The data:
<<<<
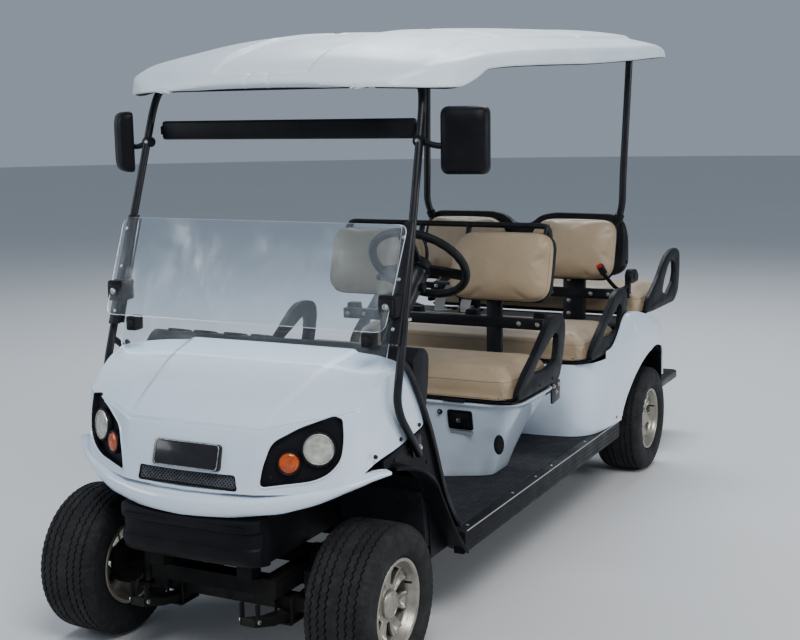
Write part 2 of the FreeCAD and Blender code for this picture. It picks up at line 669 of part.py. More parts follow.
>>>>
<<<<
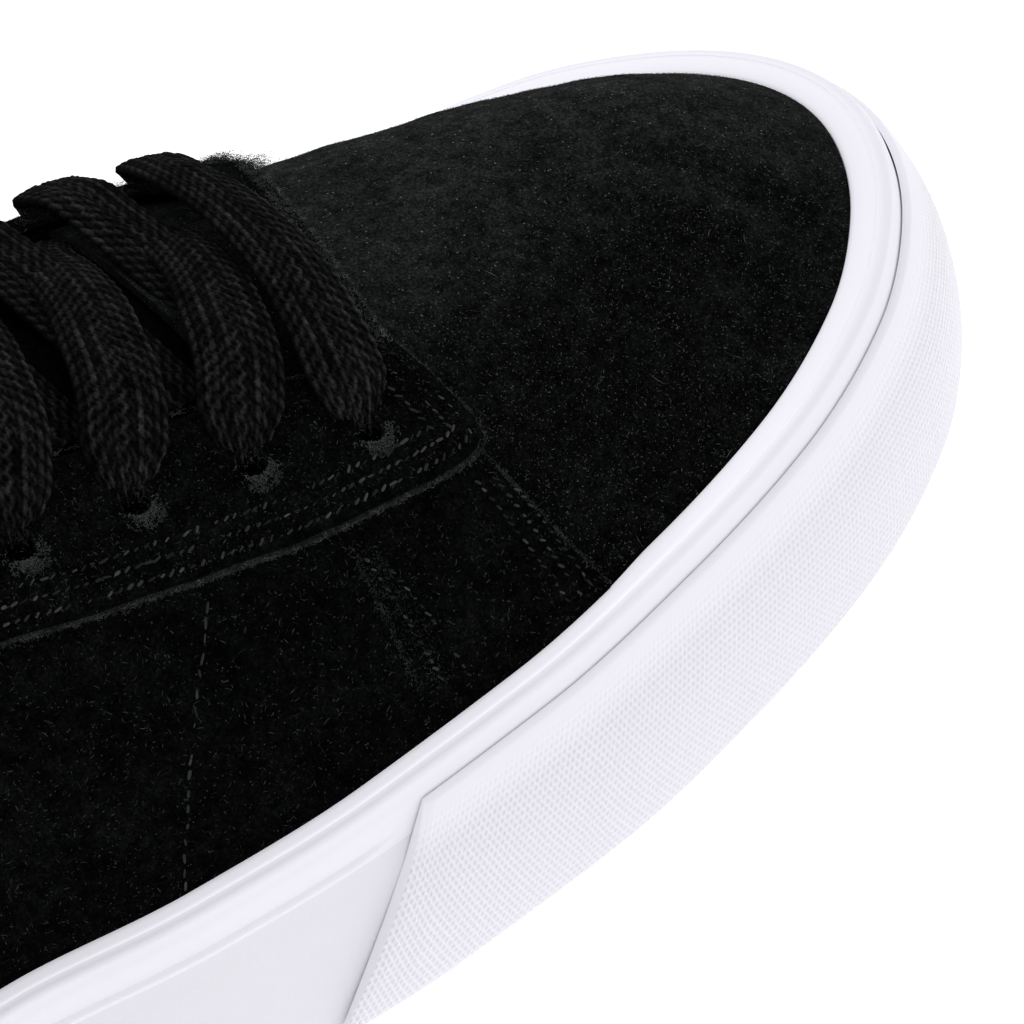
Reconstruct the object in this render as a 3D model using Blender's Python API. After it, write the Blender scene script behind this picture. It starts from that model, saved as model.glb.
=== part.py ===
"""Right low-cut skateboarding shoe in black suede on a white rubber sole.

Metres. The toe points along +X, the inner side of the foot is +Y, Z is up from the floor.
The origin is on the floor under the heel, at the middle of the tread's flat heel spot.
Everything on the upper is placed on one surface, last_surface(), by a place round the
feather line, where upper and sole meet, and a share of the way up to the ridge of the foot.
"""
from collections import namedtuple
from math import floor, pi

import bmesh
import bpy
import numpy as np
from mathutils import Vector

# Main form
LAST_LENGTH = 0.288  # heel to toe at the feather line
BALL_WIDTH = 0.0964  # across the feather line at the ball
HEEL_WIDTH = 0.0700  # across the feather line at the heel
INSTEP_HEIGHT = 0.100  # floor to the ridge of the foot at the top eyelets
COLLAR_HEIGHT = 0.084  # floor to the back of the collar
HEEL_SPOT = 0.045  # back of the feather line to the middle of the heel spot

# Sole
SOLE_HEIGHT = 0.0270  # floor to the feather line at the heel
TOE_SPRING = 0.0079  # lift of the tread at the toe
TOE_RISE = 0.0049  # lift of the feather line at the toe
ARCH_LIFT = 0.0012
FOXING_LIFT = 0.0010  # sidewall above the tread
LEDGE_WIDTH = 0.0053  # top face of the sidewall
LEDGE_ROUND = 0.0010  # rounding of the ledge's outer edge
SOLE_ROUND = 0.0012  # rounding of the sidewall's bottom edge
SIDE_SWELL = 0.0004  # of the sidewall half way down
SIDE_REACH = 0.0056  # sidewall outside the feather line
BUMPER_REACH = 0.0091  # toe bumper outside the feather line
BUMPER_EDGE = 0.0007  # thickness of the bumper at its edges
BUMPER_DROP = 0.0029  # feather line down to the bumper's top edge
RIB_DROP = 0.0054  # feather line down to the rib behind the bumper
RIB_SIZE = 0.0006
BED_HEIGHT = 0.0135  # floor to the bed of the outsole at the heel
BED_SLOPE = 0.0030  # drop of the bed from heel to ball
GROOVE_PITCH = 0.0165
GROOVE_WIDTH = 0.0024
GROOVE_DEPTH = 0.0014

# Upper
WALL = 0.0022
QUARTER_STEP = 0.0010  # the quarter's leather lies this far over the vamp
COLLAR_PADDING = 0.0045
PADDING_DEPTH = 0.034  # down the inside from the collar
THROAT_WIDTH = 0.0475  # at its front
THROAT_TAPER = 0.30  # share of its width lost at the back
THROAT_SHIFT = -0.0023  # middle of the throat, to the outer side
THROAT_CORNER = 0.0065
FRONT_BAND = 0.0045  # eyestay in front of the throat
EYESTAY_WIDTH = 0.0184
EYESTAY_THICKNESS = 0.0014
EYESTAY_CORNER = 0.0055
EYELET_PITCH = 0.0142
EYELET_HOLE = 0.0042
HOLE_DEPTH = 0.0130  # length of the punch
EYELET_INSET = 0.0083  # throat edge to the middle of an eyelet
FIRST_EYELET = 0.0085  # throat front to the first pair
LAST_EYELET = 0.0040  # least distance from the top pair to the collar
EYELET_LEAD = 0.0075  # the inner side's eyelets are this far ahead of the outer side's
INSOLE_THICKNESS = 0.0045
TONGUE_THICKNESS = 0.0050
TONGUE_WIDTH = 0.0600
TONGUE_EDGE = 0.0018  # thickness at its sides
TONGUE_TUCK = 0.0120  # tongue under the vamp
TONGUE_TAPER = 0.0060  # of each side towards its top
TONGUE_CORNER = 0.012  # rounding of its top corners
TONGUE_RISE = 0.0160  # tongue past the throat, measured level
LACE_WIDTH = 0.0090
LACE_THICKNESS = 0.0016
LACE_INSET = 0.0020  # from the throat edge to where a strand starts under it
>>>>
Given problem:
Nothing beyond the required lines should be retyped: start with the line that contains "Reconstruct the object" and finish with the line that contains "white rubber sole.".

Task answer:
Reconstruct the object in this render as a 3D model using Blender's Python API. After it, write the Blender scene script behind this picture. It starts from that model, saved as model.glb.
=== part.py ===
"""Right low-cut skateboarding shoe in black suede on a white rubber sole.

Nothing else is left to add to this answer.